Use AI to Auto-Generate Captions in Video Apps

In today’s fast-paced digital world, videos have become one of the most dominant forms of content. From short social media reels to long-form documentaries, video content has taken over how we consume, share, and learn information. But here’s the truth–no matter how engaging a video is, accessibility plays a huge role in how effective it really becomes. This is where captions step in, and more specifically, where AI-driven auto-generated captions are changing the game in video apps.

Use AI to Auto-Generate Captions in Video Apps

Mr. Bambam Kumar Yadav 4 days ago

16 comments
11 min read

Captions are no longer “just an option” or an add-on. They’ve become a necessity. Whether it’s making content accessible for people with hearing impairments, helping global audiences understand videos in different languages, or simply making sure viewers can engage with videos even when they’re muted–captions are central to the modern video experience. But creating captions manually is tedious and time-consuming. That’s where Artificial Intelligence swoops in with its ability to auto-generate captions, making life easier for creators, businesses, and viewers alike.

Why Captions Matter in Video Apps

Before diving into how AI generates captions, let’s talk about why captions are so crucial in the first place:

1. Accessibility for all – Captions open the door for people with hearing impairments to consume video content fully. Without captions, a massive part of the audience gets excluded.

2. Silent viewing culture – Research shows that many users scroll through social media or watch videos without sound (especially in public spaces).

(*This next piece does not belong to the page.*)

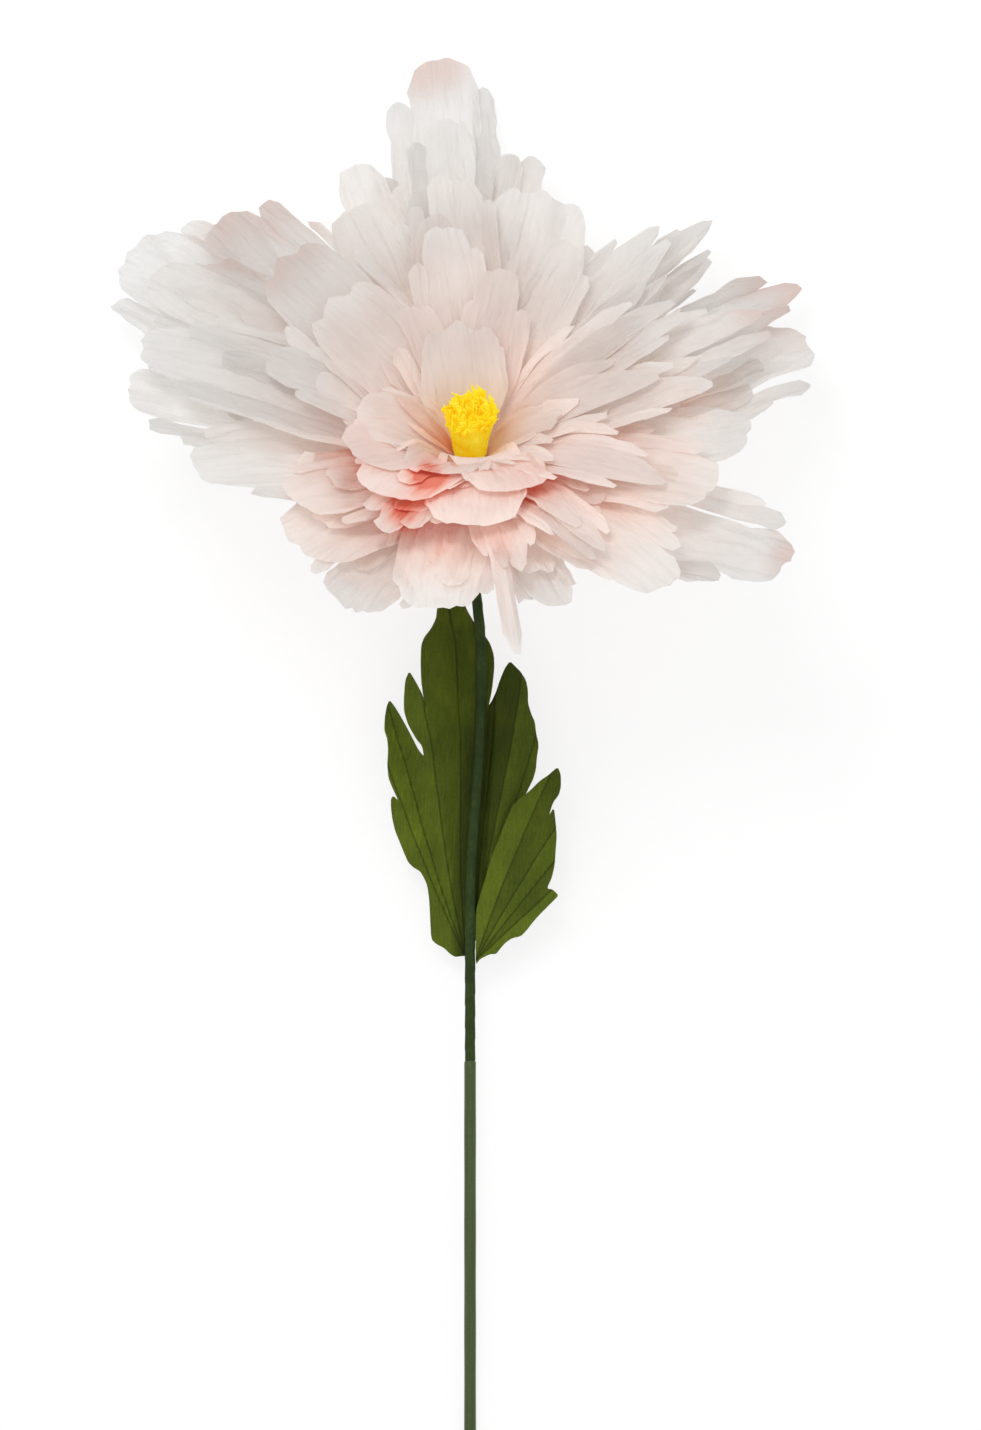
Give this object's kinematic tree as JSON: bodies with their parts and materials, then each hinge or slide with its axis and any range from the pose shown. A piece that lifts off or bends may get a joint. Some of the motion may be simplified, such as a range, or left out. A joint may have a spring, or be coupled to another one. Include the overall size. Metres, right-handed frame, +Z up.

Captions ensure they don’t miss the message.

3. Language and comprehension – Captions help in breaking language barriers. Even if the accent or dialect is different, captions make content easier to follow.

4. Learning aid – Educational apps and training platforms use captions to enhance understanding and retention. Reading along while watching improves comprehension.

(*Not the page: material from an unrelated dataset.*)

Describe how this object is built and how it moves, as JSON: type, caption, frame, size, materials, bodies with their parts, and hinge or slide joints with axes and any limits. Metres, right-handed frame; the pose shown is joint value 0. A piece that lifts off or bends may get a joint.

5. SEO and discoverability – Platforms like YouTube use captions and transcripts to improve video indexing, making videos more searchable.

Simply put, captions improve accessibility, inclusivity, and engagement.

The Role of AI in Auto-Generating Captions

Now, let’s dive into the magic of AI. How does it actually auto-generate captions? The process might sound complex, but here’s the breakdown in simple terms:

1. Speech Recognition (ASR – Automatic Speech Recognition):

The AI system listens to the audio in the video and converts spoken words into text in real time.

2. Natural Language Processing (NLP):

AI doesn’t just transcribe blindly–it uses NLP to understand context, differentiate between homophones (like “their” and “there”), and adjust grammar.

3. Timestamp Synchronization:

The text needs to appear on screen at the right moment. AI aligns captions with the audio so they’re in sync with speech.

4. Language Support & Translation:

Advanced AI caption systems can detect multiple languages and even translate captions on the fly.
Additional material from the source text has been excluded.